Supermicro X10SL7-F (MBD-X10SL7-F-O)

Processor
This is the last CPU without internal graphics and should be enough single-core-power for SMB. (Last/highest CPU in this model which have a reasonable price for me):
Intel Xeon E3-1241v3 (8M Cache, 3.50 GHz)

Disk Drives
A price and capacity i'm feeling okay with. Also well tested and for 24/7 constructed.
6x WD Red 4TB (WD40EFRX)

RAM
Due to RAM Recommendations and titled good-known modules escpecially for the choosen mainboard:
4x 8GB Samsung M391B1G73QH0-YK0 DDR3L

OS-Drives
I've searched some time for a reliable booting system. I don't want to invest a S-ATA Port for SATA DOM boot device, should I? Some people here working well with this USB flash. The System will be mirrored onto both sticks.
2x SanDisk Cruzer Fit USB Flash Drive

Okay this is my planned hardware. Now I have to think about the configuration and after that about the testing/experimenting and verification process to be sure that I really want to safe my whole data on this machine.

The very first step I will do is to do a favor to myself: BACKUP. The second more important step is also for myself: verify that this backup is really recoverable and consistent.

My Data have been backuped and I'm personally sure that the data can survive a apocalypse without loosing any of my data for now.

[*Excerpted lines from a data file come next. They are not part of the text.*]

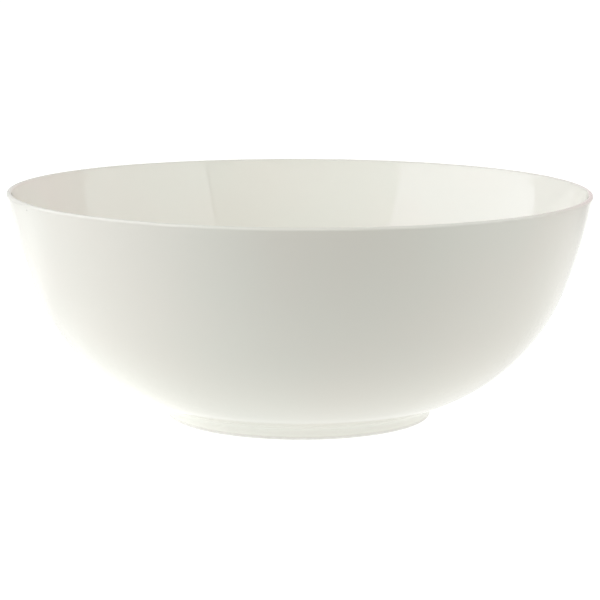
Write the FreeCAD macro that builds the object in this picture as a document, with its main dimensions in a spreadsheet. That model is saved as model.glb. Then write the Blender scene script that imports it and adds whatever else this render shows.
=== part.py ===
import FreeCAD, Part
import math
import os

import Sketcher

# A round porcelain serving bowl, 28 cm across, on a low foot ring.
# Lengths are in millimetres. +Z is up, the Z axis is the bowl's own axis, and the origin is the
# centre of the circle on which the foot ring stands.
#
# The bowl is five pieces:
#   bowl_body        the fired clay shell: wall, rounded lip and floor
#   foot_ring        the clay ring under the shell, whose bare underside stands on the table
#   inner_glaze      the coat inside the bowl, from the top of the lip to the middle of the floor
#   outer_glaze      the coat outside, from the top of the lip over the wall and down the foot
#   foot_well_glaze  the coat under the floor and down the inside of the foot
#
# Every piece is a profile turned about the Z axis. The named sizes are those of the finished,
# glazed surface. Clay lies one glaze thickness behind that surface, so each arc of clay has the
# same centre as the arc of glaze over it.

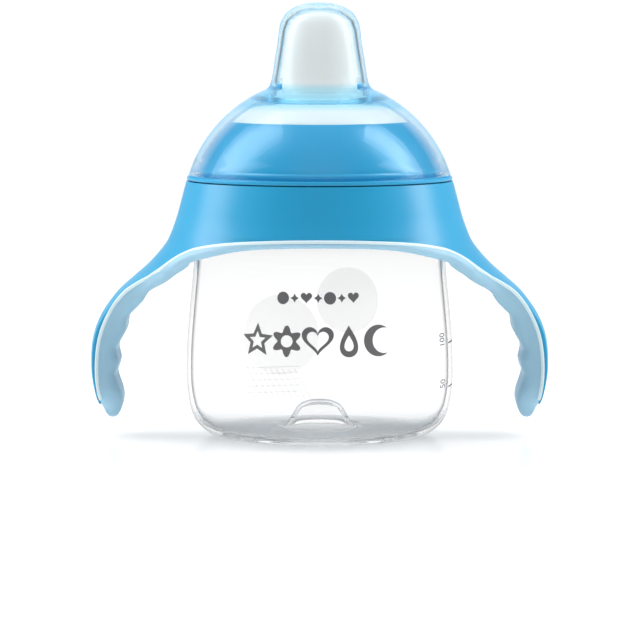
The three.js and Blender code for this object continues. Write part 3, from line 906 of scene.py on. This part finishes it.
housing_outline = [
    (0, 89.2), (8.6, 89.2, 0.3), (8.6, 82.6, 0.2), (12.6, 82.6, 0.3), (12.6, 83.9, 0.3),
    (10, 83.9, 0.3), (10, 90.6, 0.6), (4, 90.6), (0, 90.6),
]
housing = turned("valve_housing_white", housing_outline, 96)
ports = [math.radians(60 * k) for k in range(6)]
drilled(housing, [(1.3, 5 * math.cos(a), 5 * math.sin(a), 88, 92) for a in ports])
fit(housing, hard_white, "valve", "valve_plastic", "valve_housing")

disc_outline = [
    (0, 87.3), (6.4, 87.3, 0.3), (6.9, 86.6, 0.2), (8.3, 86.6, 0.3), (8.3, 88.9, 0.3), (6.9, 88.9, 0.2),
    (6.4, 88, 0.3), (0, 88),
]
disc = turned("valve_diaphragm_silicone", disc_outline, 96)
slits = [((-3.5, -0.12, 86), (3.5, 0.12, 89), turn) for turn in (0, math.pi / 2)]
for slit in slits:
    blade = solid("blade", *blocks([slit]))
    cut = disc.modifiers.new("slit", "BOOLEAN")
    cut.object = blade
    mesh = bpy.data.meshes.new_from_object(disc.evaluated_get(bpy.context.evaluated_depsgraph_get()))
    disc.modifiers.clear()
    disc.data = mesh
    bpy.data.objects.remove(blade)
fit(disc, silicone, "valve_lower", "silicone", "valve_diaphragm")

holder_outline = [
    (0, 81), (11.5, 81, 0.3), (11.5, 82.3, 0.3), (8.3, 82.3, 0.2), (8.3, 86.3, 0.3),
    (6.9, 86.3, 0.3), (6.9, 82.3, 0.2), (0, 82.3),
]
holder_disc = turned("holder_disc", holder_outline, 96)
low_ports = [math.radians(30 + 60 * k) for k in range(6)]
drilled(holder_disc, [(1.1, 4.4 * math.cos(a), 4.4 * math.sin(a), 80, 83) for a in low_ports])
tab = solid("holder_tab", *blocks([((-4.5, -0.8, 77.6), (4.5, 0.8, 81.2), 0)]))
soft_corners = tab.modifiers.new("soft_corners", "BEVEL")
soft_corners.width = 0.5 * mm
soft_corners.segments = 3
tab.data = bpy.data.meshes.new_from_object(tab.evaluated_get(bpy.context.evaluated_depsgraph_get()))
tab.modifiers.clear()
holder = joined("valve_holder_white", [holder_disc, tab])
fit(holder, hard_white, "valve_lower", "valve_plastic", "valve_holder")


# ---- Travel cap ----
# A clear, faintly blue moulding that presses over the ring: a dome, a tall cover for the mouthpiece,
# and a thick collar inside that seals on the spout's foot. A deeper blue band is painted round it at the
# collar's height.
cap_dome = arc(38.5, 61.7, range(19, 66, 2))
cap_lining = arc(37.5, 60.7, range(60, 24, -2))
cap_crown = curved([
    (12.6, 105.2), (11.85, 109.7), (11.45, 113), (11.05, 115.3), (10.5, 116.5), (9.9, 117.6),
    (9, 118.7),
    (7.1, 119.9), (4.6, 120.8), (2, 121.23), (0, 121.28),
], 4)
cap_outline = (
    [(0, 119.25), (1.2, 119.35), (2.6, 119.7), (5, 119.1), (7.4, 117.9), (9, 116), (9.9, 113.6),
     (10.4, 110), (11, 106), (11.8, 101.5)]
    + [(12.4, 97.6), (12.8, 95.4), (12.8, 92.8, 0.4), (17.6, 92.8, 0.5)]
    + cap_lining
    + [(35.3, 75.3), (35.45, 74.6), (35.2, 73.9), (35.5, 73.2, 0.15), (36.75, 73.2, 0.3)]
    + cap_dome
    + [(15, 97.1), (14, 98.1), (13.5, 99.6), (13.15, 101.4)]
    + cap_crown
)


def painted_edge_shade(material, face, edge, from_facing):
    """Painted shade: clear plastic is painted darker and bluer where it is seen edge on. This stands in for
    the dark edge lines of grazing reflections, and a little of it is the plastic's own blue over the longer
    path.
    """
    nodes, links = material.node_tree.nodes, material.node_tree.links
    facing = nodes.new("ShaderNodeLayerWeight")
    facing.inputs["Blend"].default_value = 0.5
    shade_ramp = nodes.new("ShaderNodeValToRGB")
    shade_ramp.color_ramp.elements[0].position = from_facing
    shade_ramp.color_ramp.elements[0].color = (*face, 1)
    shade_ramp.color_ramp.elements[1].position = 1
    shade_ramp.color_ramp.elements[1].color = (*edge, 1)
    links.new(facing.outputs["Facing"], shade_ramp.inputs["Fac"])
    return shade_ramp


def fade_at_edge(material, principled, from_facing):
    """Seen nearly edge on, the plastic turns less clear, so the painted edge shade shows instead of what is
    behind it.
    """
    nodes, links = material.node_tree.nodes, material.node_tree.links
    facing = nodes.new("ShaderNodeLayerWeight")
    facing.inputs["Blend"].default_value = 0.5
    clearness = nodes.new("ShaderNodeMapRange")
    clearness.inputs["From Min"].default_value = from_facing
    clearness.inputs["To Min"].default_value = 1
    clearness.inputs["To Max"].default_value = 0.1
    links.new(facing.outputs["Facing"], clearness.inputs["Value"])
    links.new(clearness.outputs["Result"], principled.inputs["Transmission Weight"])


tinted, tinted_shader = shader("tinted_polypropylene", IOR=1.17, Transmission_Weight=1.0, Roughness=0.02)
# Painted shade: the cap is painted deep blue where it is seen edge on.
shade_ramp = painted_edge_shade(tinted, (0.995, 0.998, 1), (0.05, 0.46, 0.8), 0.52)
soak = tinted.node_tree.nodes.new("ShaderNodeVolumeAbsorption")
soak.inputs["Color"].default_value = (0.12, 0.76, 0.96, 1)
soak.inputs["Density"].default_value = 65
tinted_nodes, tinted_links = tinted.node_tree.nodes, tinted.node_tree.links
tinted_links.new(soak.outputs["Volume"], tinted_nodes["Material Output"].inputs["Volume"])
fade_at_edge(tinted, tinted_shader, 0.54)
grain(tinted, tinted_shader, 9, 0.04, (0.01, 0.035), (1, 1, 0.4))
let_lamps_through(tinted, tinted_shader, (1, 1, 1))

# A deeper blue band is painted round the cap between these two heights.
band_low, band_high = 90 * mm, 100 * mm
place = tinted_nodes.new("ShaderNodeTexCoord")
height = tinted_nodes.new("ShaderNodeSeparateXYZ")
blue_band_ramp = tinted_nodes.new("ShaderNodeValToRGB")
blue_band_ramp.color_ramp.interpolation = "EASE"
lift = tinted_nodes.new("ShaderNodeMapRange")
lift.inputs["From Min"].default_value = band_low
lift.inputs["From Max"].default_value = band_high
blue_band_ramp.color_ramp.elements[0].position = 0.1
blue_band_ramp.color_ramp.elements[0].color = (1, 1, 1, 1)
blue_band_ramp.color_ramp.elements[1].position = 0.95
blue_band_ramp.color_ramp.elements[1].color = (1, 1, 1, 1)
for position in (0.3, 0.7):
    collar = blue_band_ramp.color_ramp.elements.new(position)
    collar.color = (0.62, 0.87, 0.96, 1)
deeper = tinted_nodes.new("ShaderNodeMix")
deeper.data_type = "RGBA"
deeper.blend_type = "MULTIPLY"
deeper.inputs["Factor"].default_value = 1
tinted_links.new(place.outputs["Object"], height.inputs["Vector"])
tinted_links.new(height.outputs["Z"], lift.inputs["Value"])
tinted_links.new(lift.outputs["Result"], blue_band_ramp.inputs["Fac"])
tinted_links.new(shade_ramp.outputs["Color"], deeper.inputs["A"])
tinted_links.new(blue_band_ramp.outputs["Color"], deeper.inputs["B"])
tinted_links.new(deeper.outputs["Result"], tinted_shader.inputs["Base Color"])

travel_cap = turned("travel_cap_clear", cap_outline, 180)
fit(travel_cap, tinted, "cap", "cap_plastic", "travel_cap")


# ---- Studio ----
# A white table with a faint sheen under an even white sky, with a softbox high on each side and a
# long lens a metre away, a little above the cup.
floor_mesh = bpy.data.meshes.new("table_top")
half_side = 3
table_height = -0.06 * mm
corner_signs = ((-1, -1), (1, -1), (1, 1), (-1, 1))
floor_corners = [(half_side * x, half_side * y, table_height) for x, y in corner_signs]
floor_mesh.from_pydata(floor_corners, [], [(0, 1, 2, 3)])
table_top = bpy.data.objects.new("table_top", floor_mesh)
bpy.context.scene.collection.objects.link(table_top)
table_white, table_shader = shader("white_table", Base_Color=(0.83, 0.83, 0.83, 1), Specular_IOR_Level=0.4)
table_shader.inputs["Emission Color"].default_value = (1, 1, 1, 1)
table_shader.inputs["Emission Strength"].default_value = 0.06
grain(table_white, table_shader, 40, 0.01, (0.18, 0.22))
floor_mesh.materials.append(table_white)

world = bpy.data.worlds.new("studio")
bpy.context.scene.world = world
world.use_nodes = True
sky_nodes, sky_links = world.node_tree.nodes, world.node_tree.links
sky = sky_nodes["Background"]
sky.inputs["Color"].default_value = (1, 1, 1, 1)
rays = sky_nodes.new("ShaderNodeLightPath")
direction = sky_nodes.new("ShaderNodeTexCoord")
parts = sky_nodes.new("ShaderNodeSeparateXYZ")
sky_links.new(direction.outputs["Generated"], parts.inputs["Vector"])


def sky_range(value, low, high, at_low, at_high):
    """A smooth change of brightness from one value to another."""
    node = sky_nodes.new("ShaderNodeMapRange")
    node.interpolation_type = "SMOOTHSTEP"
    for socket, number in (("From Min", low), ("From Max", high), ("To Min", at_low), ("To Max", at_high)):
        node.inputs[socket].default_value = number
    sky_links.new(value, node.inputs["Value"])
    return node.outputs["Result"]


def sky_choice(share, one, two):
    """The first brightness, or the second one where share is 1."""
    node = sky_nodes.new("ShaderNodeMix")
    sky_links.new(share, node.inputs["Factor"])
    sky_links.new(one, node.inputs["A"])
    if isinstance(two, float):
        node.inputs["B"].default_value = two
    else:
        sky_links.new(two, node.inputs["B"])
    return node.outputs["Result"]


sideways = sky_nodes.new("ShaderNodeMath")
sideways.operation = "ABSOLUTE"
sky_links.new(parts.outputs["X"], sideways.inputs[0])
on_surfaces = sky_range(parts.outputs["Y"], -0.95, 0.4, 0.3, 1.4)
in_gloss = sky_nodes.new("ShaderNodeMath")
in_gloss.operation = "MULTIPLY"
sky_links.new(sky_range(parts.outputs["Y"], -0.95, 0.4, 0.3, 1.02), in_gloss.inputs[0])
sky_links.new(sky_range(sideways.outputs["Value"], 0.1, 0.35, 1, 0.35), in_gloss.inputs[1])
through_clear = sky_range(sideways.outputs["Value"], 0.2, 0.6, 1.05, 0.25)
lit = sky_choice(rays.outputs["Is Glossy Ray"], on_surfaces, in_gloss.outputs["Value"])
lit = sky_choice(rays.outputs["Transmission Depth"], lit, through_clear)
lit = sky_choice(rays.outputs["Is Camera Ray"], lit, 1.05)
sky_links.new(lit, sky.inputs["Strength"])

aim = Vector((0, 0, 0.07))


def softbox(name, azimuth, elevation, distance, width, height, watts):
    """A rectangular lamp aimed at the cup. Azimuth 0 is the camera's side and grows to the right."""
    lamp = bpy.data.lights.new(name, "AREA")
    lamp.shape = "RECTANGLE"
    lamp.size = width
    lamp.size_y = height
    lamp.energy = watts
    a, e = math.radians(azimuth), math.radians(elevation)
    toward = Vector((math.sin(a) * math.cos(e), -math.cos(a) * math.cos(e), math.sin(e)))
    lamp_object = bpy.data.objects.new(name, lamp)
    lamp_object.location = aim + toward * distance
    lamp_object.rotation_mode = "QUATERNION"
    lamp_object.rotation_quaternion = toward.to_track_quat("Z", "Y")
    bpy.context.scene.collection.objects.link(lamp_object)


softbox("softbox_left", -98, 38, 0.8, 0.45, 0.9, 4.8)
softbox("softbox_right", 96, 36, 0.8, 0.3, 0.8, 4)

camera_data = bpy.data.cameras.new("camera")
camera_data.lens = 192.9
camera_data.sensor_width = 36
camera = bpy.data.objects.new("camera", camera_data)
camera.location = (0.0001, -0.960, 0.1197)
tilt_down = 5.2
camera.rotation_euler = (math.radians(90 - tilt_down), 0, 0)
bpy.context.scene.collection.objects.link(camera)
bpy.context.scene.camera = camera
bpy.context.scene.view_settings.view_transform = "Standard"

I think i'm ready to check the hardware.

Logical thinking about my ZFS-Storage:

2-Way Mirror with Striping
As I mentioned I want to have a fully reliable storage. I'm okay with an storage efficiency of only 50% due to the mirroring. Additional I want to add some performance so that the journey will end in a Striped Mirrored Vdev Zpool. Please confirm my thinking about this config:

VDEV1 -> A/B = mirror
VDEV2 -> C/D = mirror
VDEV3 -> E/F = mirror

ZPOOL1 -> VDEV1, VDEV2, VDEV3 -> 12TB usable space (right calculation with /1024 left out)

With this configuration the data is safe with 3 failed HDDs if the fails are in different VDEVs. The whole pool will be destroyed if 2 HDDs of one VDEV will fail. Right? The striping will go over HDDs A,C and E.

It will not be possible to add another HDD to each VDEVs so that I cannot create a tripple mirroring after the first setup. But it is possible to add another VDEVn into that ZPOOL1, right?​

RAID-Z2
The more I've read about 2-way mirror with striping the more I'm unhappy about the fact that if two of one VDEV HDDs will fail, the whole data will be lost.
So i'm thinking also about a RAID-Z2 constellation. The maximum failrate of 2 HDDs but no matther which ones may be better. What should I consider for the decision? Please confirm if that logic would be fine:

VDEV1 -> A/B/C/D/E/F

ZPOOL1 -> VDEV1 -> 16TB usable space (right calculation with /1024 left out)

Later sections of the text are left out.